**Instructions to follow**
Copy every line, exactly and only, from the line containing "component_leads();" to the line containing "obj.matrix_parent_inverse = Matrix.Identity(4)", both lines included.
-- Data excerpt start --
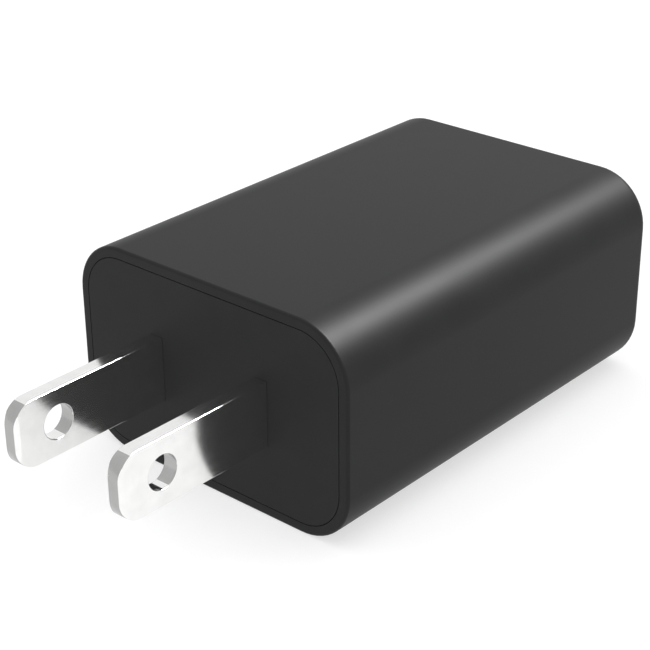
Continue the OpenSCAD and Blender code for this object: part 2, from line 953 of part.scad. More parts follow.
// Fixed end of a contact: the seat that holds the beam's root, the bar through the
// block, and the leg that goes down behind it to the board
module contact_tail(x, seat) {
    seat_half = 0.34;
    seat_l = 0.55;
    bar_gap = 0.3;
    leg_t = 0.3;
    y1 = contact_root.x;
    z = contact_root.y;
    difference() {
        translate([x, 0, 0]) {
            along_x(-contact_w / 2, contact_w / 2) {
                translate([tail_y - leg_t / 2, z - contact_t / 2])
                    square([y1 - bar_gap - tail_y, contact_t]);
                translate([tail_y - leg_t / 2, lead_end_z])
                    square([leg_t, z + contact_t / 2 - lead_end_z]);
                if (seat > 0)
                    translate([y1 - seat_l, z - seat_half])
                        square([seat_l, 2 * seat_half]);
            }
        }
        if (seat > 0)
            translate([x - contact_w, y1, z])
                rotate([0, 90, 0])
                    cylinder(r = contact_root_r + root_clearance, h = 2 * contact_w);
    }
}

module contact_tails() {
    color("#d2a94a")
        for (x = contact_x)
            contact_tail(x, 1);
}

// Sprung beam of a contact: a round root, a straight run down to the bump that meets
// the plug, and a lifted tip
module contact_beam(i) {
    x = contact_x[i];
    root = contact_root;
    bump = contact_bump - root;
    tip = contact_tip - root;
    half_t = contact_t / 2;
    color("#d2a94a")
        translate([x - contact_w / 2, root.x, root.y])
            rotate([contact_angle, 0, 0]) {
                rotate([0, 90, 0])
                    cylinder(r = contact_root_r, h = contact_w);
                along_x(0, contact_w)
                    polygon([
                        [0, -half_t], [bump.x - 0.25, bump.y], [bump.x + 0.25, bump.y],
                        [tip.x, tip.y - half_t], [tip.x - 0.05, tip.y + half_t],
                        [bump.x + 0.15, bump.y + contact_t], [bump.x - 0.2, bump.y + contact_t],
                        [0, half_t]
                    ]);
            }
}

module contact_spring_1() {
    contact_beam(0);
}

module contact_spring_2() {
    contact_beam(1);
}

module contact_spring_3() {
    contact_beam(2);
}

module contact_spring_4() {
    contact_beam(3);
}

housing_shell();
blade_plate();
blade_left();
blade_right();
live_lead();
neutral_lead();
main_board();
fuse_resistor();
fuse_sleeve();
choke_core();
choke_winding();
bulk_capacitor(-1);  // bulk_capacitor_left
bulk_capacitor(1);  // bulk_capacitor_right
bulk_seal(-1);  // bulk_seal_left
bulk_seal(1);  // bulk_seal_right
bridge_rectifier();
controller_chip();
clamp_diode();
chip_resistors();
chip_capacitors();
y_capacitor();
transformer_bobbin();
primary_winding();
secondary_winding();
winding_tape();
core_front();
core_rear();
core_tape();
transformer_pins();
output_capacitor(-1);  // output_capacitor_left
output_capacitor(1);  // output_capacitor_right
output_seal(-1);  // output_seal_left
output_seal(1);  // output_seal_right
output_diode();
component_leads();
solder_joints();
insulating_sheet();
usb_shell();
usb_insulator();
contact_tails();
contact_spring_1();
contact_spring_2();
contact_spring_3();
contact_spring_4();
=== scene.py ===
"""Looks of the USB wall charger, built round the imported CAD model.

Lengths are in metres, in the CAD frame: +X right, +Y from the blades to the port, +Z up.
The housing, the contacts and the choke's coil are built here with finer shapes. The other
pieces keep their CAD shapes, and most of them get fine round edges. Every piece has a
procedural material.
"""
import math

import bmesh
import bpy
from mathutils import Matrix, Vector


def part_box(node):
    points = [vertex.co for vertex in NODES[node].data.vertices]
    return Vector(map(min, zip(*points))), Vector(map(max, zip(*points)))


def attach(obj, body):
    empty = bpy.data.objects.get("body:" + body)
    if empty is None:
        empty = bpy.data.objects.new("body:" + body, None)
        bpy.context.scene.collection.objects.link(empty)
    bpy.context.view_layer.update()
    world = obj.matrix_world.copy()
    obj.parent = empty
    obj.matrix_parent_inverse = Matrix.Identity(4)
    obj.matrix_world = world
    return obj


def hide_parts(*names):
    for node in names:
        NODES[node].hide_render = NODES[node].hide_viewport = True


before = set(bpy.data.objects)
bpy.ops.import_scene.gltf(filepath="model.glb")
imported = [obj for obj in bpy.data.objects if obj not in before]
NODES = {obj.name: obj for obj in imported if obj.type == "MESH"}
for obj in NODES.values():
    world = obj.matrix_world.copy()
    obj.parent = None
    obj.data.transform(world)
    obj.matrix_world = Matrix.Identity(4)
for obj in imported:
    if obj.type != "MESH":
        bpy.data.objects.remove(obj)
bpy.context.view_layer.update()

MM = 0.001
FIXED = "charger"

# --- sizes ------------------------------------------------------------------------------

body_low, body_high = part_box("housing_shell")
plate_low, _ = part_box("blade_plate")
board_low, board_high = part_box("main_board")
shell_low, shell_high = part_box("usb_shell")
front_y = body_low.y
back_y = body_high.y
mid_z = (body_low.z + body_high.z) / 2
body_w = body_high.x - body_low.x
body_h = body_high.z - body_low.z

# Sizes of the CAD design that no box gives
CORNER_R = 5.4 * MM
FRONT_EDGE_R = 0.3 * MM
BACK_EDGE_R = 1.0 * MM
WALL = 1.8 * MM
PLATE_T = 1.8 * MM
SEAM = 0.06 * MM
APERTURE_GAP = 0.15 * MM
SHEET_T = 0.3 * MM
PORT_CORNER_R = 0.5 * MM
PORT_H = 5.12 * MM
RAIL_REACH = 1.2 * MM
RAIL_T = 1.1 * MM
CONTACT_T = 0.2 * MM
CONTACT_ROOT_R = 0.22 * MM

# Settings of the modifiers that round a CAD piece's edges
WELD_REACH = 0.0005 * MM
SAME_PLANE = math.radians(0.4)

# How far a limit between two materials keeps clear of the faces that end there
PAINT_MARGIN = 0.01 * MM


# --- mesh helpers -----------------------------------------------------------------------

def add_object(name, data):
    """Puts a mesh, a lamp or a camera into the scene."""
    obj = bpy.data.objects.new(name, data)
    bpy.context.scene.collection.objects.link(obj)
    return obj


def add_piece(name, bm, material, body, node):
    """Turns a bmesh into a piece that rides on a body and stands for a CAD node."""
    bmesh.ops.recalc_face_normals(bm, faces=bm.faces)
    for face in bm.faces:
        face.smooth = True
    mesh = bpy.data.meshes.new(name)
    bm.to_mesh(mesh)
    bm.free()
    mesh.materials.append(material)
    obj = add_object(name, mesh)
    flatten_normals(obj)
    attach(obj, body)
    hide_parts(node)
    return obj


def flatten_normals(obj):
    """Shades flat faces flat, so that only the small edge faces carry the turn."""
    modifier = obj.modifiers.new("normals", "WEIGHTED_NORMAL")
    modifier.mode = "FACE_AREA_WITH_ANGLE"
    modifier.weight = 100
    modifier.keep_sharp = True
    modifier.use_face_influence = True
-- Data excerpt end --
**Finished task**
component_leads();
solder_joints();
insulating_sheet();
usb_shell();
usb_insulator();
contact_tails();
contact_spring_1();
contact_spring_2();
contact_spring_3();
contact_spring_4();
=== scene.py ===
"""Looks of the USB wall charger, built round the imported CAD model.

Lengths are in metres, in the CAD frame: +X right, +Y from the blades to the port, +Z up.
The housing, the contacts and the choke's coil are built here with finer shapes. The other
pieces keep their CAD shapes, and most of them get fine round edges. Every piece has a
procedural material.
"""
import math

import bmesh
import bpy
from mathutils import Matrix, Vector


def part_box(node):
    points = [vertex.co for vertex in NODES[node].data.vertices]
    return Vector(map(min, zip(*points))), Vector(map(max, zip(*points)))


def attach(obj, body):
    empty = bpy.data.objects.get("body:" + body)
    if empty is None:
        empty = bpy.data.objects.new("body:" + body, None)
        bpy.context.scene.collection.objects.link(empty)
    bpy.context.view_layer.update()
    world = obj.matrix_world.copy()
    obj.parent = empty
    obj.matrix_parent_inverse = Matrix.Identity(4)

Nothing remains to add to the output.